De geleidelijk op gang gekomen waardering voor zijn werk wordt vaak tot uitdrukking gebracht met het bewonderende: ‘vrolijke kleuren!’ Ik heb dat nooit begrepen. Kleuren kunnen van zichzelf niet vrolijk zijn, en in zekere zin is Appels werk ook helemaal niet vrolijk. Hij was een meesterlijke menger van verf, met zeventiende-eeuwse kennis van het materiaal, en hij had een fenomenaal kleurgevoel. Maar zelf heeft hij een aantal keren benadrukt dat het hem niet om de kleuren gaat maar om het licht.
Een kant aan zijn werk die mij steeds meer interesseert, is dat het behalve krachtig soms ook heel sentimenteel is. Zijn bewogenheid, bijvoorbeeld in het meesterlijke Vragende kinderen in het Stedelijk, is emotioneel geladen. Hij zegt: ‘Ik probeer nooit een schilderij te maken; het is een schreeuw, het is naakt, het is als een kind, het is een gekooide tijger.’ In een gesprek met Rudi Fuchs: ‘Ik heb nooit willen schilderen om alleen maar een mooie decorateur te zijn. Ik werd altijd geraakt door het leven en dat wilde ik ook schilderen. Ik weet zeker van mezelf dat ik een van de weinige schilders ben van deze tijd die ook het sentiment in de schilderkunst heeft weten te behouden.’
Ik denk bij veel van zijn uitspraken altijd aan mijn buren toen ik in de Jordaan woonde. Misschien is Appels sentiment afkomstig van zijn moeder, een Jordanese met een voor de Jordaan kenmerkend Franse naam: Chevalier. Op zijn vijftiende schilderde hij de sterfscène uit La bohème. Het hoort denk ik bij de grote vrijheid die voor hem zo belangrijk was, dat hij zich voor het sentiment niet schaamde. Hij had ook de vrijheid om zijn verstand uit te schakelen als hij schilderde: ‘Ik vind juist dat als je schildert, het verstand alleen nodig is om te weten dat je de verf op het doek moet smeren – maar dat moet eigenlijk ook al helemaal vanzelf gaan, zoals ook het mengen van je kleuren.’
Appel heeft zijn hele leven ook gedichten geschreven. In New York heeft hij zijn gedicht Streetpoem voorgelezen in een jazzclub, met een drummer die er zoals hij zegt kletterende drumslagen doorheen gaf. Verder heeft hij met zijn gedichten nooit te koop gelopen, hij ambieerde geen rol in de Nederlandse poëzie. Maar omdat anderen vonden dat zijn teksten moesten worden gepubliceerd, zijn er wel een aantal dichtbundels, steeds met ongeveer dezelfde gedichten. Eerst in Frankrijk onder de titel Ocean blessé, daarna in Nederland De kleurige onbekende en later nog met vertalingen door Jan Eijkelboom Ode aan het rood.

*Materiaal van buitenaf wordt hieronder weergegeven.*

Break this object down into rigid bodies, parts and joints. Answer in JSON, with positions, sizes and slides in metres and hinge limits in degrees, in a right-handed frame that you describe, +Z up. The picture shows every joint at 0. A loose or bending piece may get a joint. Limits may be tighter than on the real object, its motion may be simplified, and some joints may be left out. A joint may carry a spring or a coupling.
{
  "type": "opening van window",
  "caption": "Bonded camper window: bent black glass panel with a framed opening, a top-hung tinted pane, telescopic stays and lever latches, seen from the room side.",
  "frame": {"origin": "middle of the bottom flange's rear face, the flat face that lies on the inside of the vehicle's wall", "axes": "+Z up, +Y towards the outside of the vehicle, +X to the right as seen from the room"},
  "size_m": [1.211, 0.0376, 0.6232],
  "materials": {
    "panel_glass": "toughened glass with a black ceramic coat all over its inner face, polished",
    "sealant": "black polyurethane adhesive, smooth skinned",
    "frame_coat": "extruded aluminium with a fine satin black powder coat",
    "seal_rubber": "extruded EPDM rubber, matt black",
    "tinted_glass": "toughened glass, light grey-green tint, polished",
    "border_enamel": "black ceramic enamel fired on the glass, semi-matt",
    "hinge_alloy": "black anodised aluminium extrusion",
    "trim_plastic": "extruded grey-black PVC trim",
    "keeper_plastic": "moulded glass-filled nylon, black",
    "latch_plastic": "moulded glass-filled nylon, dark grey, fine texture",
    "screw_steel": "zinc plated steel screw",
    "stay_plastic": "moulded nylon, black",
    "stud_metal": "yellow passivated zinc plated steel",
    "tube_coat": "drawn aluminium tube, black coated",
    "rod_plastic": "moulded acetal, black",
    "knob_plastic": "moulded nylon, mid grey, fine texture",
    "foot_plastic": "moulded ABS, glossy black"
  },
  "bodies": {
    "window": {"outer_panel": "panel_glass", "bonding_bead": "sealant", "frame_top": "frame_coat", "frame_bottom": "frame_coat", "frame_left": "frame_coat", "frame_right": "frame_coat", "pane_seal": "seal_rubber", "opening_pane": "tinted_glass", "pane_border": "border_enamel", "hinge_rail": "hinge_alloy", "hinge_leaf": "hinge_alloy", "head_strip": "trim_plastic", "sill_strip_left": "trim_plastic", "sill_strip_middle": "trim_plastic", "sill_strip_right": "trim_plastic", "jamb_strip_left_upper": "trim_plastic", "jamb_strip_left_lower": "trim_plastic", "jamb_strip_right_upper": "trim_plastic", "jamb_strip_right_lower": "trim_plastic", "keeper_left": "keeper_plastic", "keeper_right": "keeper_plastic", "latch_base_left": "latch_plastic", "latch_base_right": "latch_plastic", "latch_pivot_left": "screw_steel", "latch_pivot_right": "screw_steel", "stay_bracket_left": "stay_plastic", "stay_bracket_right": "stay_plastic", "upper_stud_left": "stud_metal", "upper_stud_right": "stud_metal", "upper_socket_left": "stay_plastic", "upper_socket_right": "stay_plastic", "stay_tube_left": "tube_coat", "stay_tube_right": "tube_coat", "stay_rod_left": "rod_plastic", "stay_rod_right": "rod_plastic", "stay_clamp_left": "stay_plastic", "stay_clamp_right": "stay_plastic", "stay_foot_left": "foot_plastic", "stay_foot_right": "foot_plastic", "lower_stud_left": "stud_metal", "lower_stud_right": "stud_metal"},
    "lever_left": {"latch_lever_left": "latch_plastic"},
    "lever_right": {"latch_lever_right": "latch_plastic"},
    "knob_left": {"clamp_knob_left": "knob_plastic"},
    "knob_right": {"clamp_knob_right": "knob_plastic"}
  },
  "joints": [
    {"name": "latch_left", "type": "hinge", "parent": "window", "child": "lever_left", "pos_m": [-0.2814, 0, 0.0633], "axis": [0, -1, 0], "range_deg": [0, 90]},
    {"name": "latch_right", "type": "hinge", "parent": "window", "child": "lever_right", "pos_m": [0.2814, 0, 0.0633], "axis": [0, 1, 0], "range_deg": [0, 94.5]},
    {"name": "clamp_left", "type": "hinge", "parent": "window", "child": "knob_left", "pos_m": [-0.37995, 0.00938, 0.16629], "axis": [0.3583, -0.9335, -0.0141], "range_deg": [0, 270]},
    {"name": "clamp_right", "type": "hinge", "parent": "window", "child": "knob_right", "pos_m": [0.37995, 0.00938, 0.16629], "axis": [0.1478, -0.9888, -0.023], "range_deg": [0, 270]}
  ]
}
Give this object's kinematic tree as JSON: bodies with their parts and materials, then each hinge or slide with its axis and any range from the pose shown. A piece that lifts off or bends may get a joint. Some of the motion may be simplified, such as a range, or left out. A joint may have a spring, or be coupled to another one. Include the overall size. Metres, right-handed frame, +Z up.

Hij vond zijn gedichten intiemer dan zijn schilderijen. Hij gaf zich er zo in bloot dat hij de titels soms gebruikte om er een luchtige draai aan te geven. Ongeveer het omgekeerde van de titels bij zijn schilderijen dus. Gedichten als Op reis zonder microfoon en zonder telefoon op een kameel met beige regenjas, Het langzame denken van een luie ezel, Een aapachtige namiddag op het hogeschoolplein.

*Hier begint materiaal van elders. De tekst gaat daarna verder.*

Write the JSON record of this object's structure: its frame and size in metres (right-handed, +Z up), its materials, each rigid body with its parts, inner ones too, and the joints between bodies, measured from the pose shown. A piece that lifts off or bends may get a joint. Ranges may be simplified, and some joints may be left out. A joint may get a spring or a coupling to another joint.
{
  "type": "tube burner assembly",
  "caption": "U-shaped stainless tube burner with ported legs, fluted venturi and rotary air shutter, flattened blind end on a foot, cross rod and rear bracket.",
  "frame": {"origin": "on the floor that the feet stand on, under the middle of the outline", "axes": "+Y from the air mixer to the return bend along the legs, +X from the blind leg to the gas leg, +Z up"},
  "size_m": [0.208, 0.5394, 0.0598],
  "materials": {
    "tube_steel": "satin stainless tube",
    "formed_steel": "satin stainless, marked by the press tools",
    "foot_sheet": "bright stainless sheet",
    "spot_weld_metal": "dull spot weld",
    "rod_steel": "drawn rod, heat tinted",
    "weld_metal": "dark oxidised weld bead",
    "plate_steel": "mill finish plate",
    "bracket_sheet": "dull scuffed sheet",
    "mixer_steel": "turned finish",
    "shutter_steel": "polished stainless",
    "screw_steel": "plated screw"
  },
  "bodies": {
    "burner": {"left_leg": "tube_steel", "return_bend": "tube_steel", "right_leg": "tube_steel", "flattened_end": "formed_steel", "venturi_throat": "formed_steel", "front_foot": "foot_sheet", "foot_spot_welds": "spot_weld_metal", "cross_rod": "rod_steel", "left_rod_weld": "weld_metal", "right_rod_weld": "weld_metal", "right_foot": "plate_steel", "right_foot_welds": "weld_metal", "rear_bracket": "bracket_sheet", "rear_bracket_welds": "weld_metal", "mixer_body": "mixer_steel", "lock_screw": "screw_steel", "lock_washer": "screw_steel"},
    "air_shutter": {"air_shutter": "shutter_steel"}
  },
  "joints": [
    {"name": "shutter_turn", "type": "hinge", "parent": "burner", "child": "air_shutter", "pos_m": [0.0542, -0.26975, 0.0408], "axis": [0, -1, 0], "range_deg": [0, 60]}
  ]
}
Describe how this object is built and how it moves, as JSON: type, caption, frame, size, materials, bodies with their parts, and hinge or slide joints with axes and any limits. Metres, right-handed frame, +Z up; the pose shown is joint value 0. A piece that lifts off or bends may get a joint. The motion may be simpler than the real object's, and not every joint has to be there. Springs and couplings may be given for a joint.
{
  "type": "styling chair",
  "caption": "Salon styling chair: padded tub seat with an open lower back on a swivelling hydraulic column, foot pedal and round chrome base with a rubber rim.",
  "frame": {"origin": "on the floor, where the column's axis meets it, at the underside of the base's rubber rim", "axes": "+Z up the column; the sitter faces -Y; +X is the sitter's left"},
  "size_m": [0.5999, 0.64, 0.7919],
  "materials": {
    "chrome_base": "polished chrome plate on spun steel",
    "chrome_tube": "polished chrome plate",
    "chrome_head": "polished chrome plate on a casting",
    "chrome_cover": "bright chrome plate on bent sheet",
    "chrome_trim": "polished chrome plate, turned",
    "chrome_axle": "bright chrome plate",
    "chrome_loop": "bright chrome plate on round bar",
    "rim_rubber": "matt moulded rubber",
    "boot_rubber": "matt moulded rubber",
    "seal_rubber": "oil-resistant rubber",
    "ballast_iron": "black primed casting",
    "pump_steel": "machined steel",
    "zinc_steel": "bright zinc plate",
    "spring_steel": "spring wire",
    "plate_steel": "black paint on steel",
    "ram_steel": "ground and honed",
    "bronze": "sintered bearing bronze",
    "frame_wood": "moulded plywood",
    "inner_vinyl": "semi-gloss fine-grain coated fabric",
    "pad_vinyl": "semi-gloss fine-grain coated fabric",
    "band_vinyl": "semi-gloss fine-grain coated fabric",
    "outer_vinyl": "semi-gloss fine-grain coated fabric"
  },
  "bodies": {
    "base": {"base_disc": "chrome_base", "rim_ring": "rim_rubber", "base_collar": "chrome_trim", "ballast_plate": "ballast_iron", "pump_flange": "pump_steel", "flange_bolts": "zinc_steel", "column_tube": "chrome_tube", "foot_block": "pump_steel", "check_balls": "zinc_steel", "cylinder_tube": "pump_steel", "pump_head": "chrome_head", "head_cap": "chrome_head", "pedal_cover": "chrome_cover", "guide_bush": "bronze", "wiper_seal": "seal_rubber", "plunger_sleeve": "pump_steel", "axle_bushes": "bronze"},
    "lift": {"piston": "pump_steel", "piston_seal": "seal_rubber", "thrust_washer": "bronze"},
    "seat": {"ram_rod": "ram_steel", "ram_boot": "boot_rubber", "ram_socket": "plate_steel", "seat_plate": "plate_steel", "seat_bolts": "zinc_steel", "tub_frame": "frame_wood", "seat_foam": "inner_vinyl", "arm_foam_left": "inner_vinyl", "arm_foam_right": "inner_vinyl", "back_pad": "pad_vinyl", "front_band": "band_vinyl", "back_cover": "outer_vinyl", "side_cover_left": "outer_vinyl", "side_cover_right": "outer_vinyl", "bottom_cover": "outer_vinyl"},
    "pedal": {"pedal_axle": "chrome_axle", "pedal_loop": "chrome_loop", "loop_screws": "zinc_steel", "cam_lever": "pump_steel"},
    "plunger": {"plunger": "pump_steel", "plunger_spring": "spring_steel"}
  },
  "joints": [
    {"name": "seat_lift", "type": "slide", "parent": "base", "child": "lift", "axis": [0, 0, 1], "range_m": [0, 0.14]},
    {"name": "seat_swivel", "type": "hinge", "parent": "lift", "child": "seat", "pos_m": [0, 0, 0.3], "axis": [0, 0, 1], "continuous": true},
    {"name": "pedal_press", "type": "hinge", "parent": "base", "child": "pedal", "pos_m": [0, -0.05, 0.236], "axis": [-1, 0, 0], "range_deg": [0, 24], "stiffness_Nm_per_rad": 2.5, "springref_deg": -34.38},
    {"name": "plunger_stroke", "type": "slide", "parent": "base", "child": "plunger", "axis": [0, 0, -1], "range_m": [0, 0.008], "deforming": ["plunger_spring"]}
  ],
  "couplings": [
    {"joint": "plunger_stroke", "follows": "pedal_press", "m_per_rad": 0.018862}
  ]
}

Als Appel schilderde was hij er niet, heeft hij eens gezegd. Dan ging hij in volstrekte eenzaamheid op in zijn werk. ‘Ik voel me ook heel dicht bij Mahler staan. Een explosie van kleur, zo heftig en dan tegen het eind kabbelt het weg. Soms zit ik dan nog uren voor mijn doek, zonder te schilderen, maar dat hoort toch bij het schilderen. Ik ben nog steeds met het eind bezig, of er nog een toon bij moet of niet, dan sta ik op en ga ik weg en dan is het af.’ Ik denk dat zijn gedicht Het lied van de innerlijke stem daarover gaat:
Nu gaan we het lied aanheffen
van de wilde mens
die leeft op de top van de berg
die niet wil dat hij wordt gezien
laten we nu dat lied aanheffen
zonder woorden, zonder muziek
kom op
(laten we ruim tien minuten niets doen)
Goed zo, daar komt hij
het lied van de innerlijke stem
het lied van de primitieve mens
Het grote retrospectief in het Gemeentemuseumin Den Haag opent 16 januari en duurt tot 16 mei.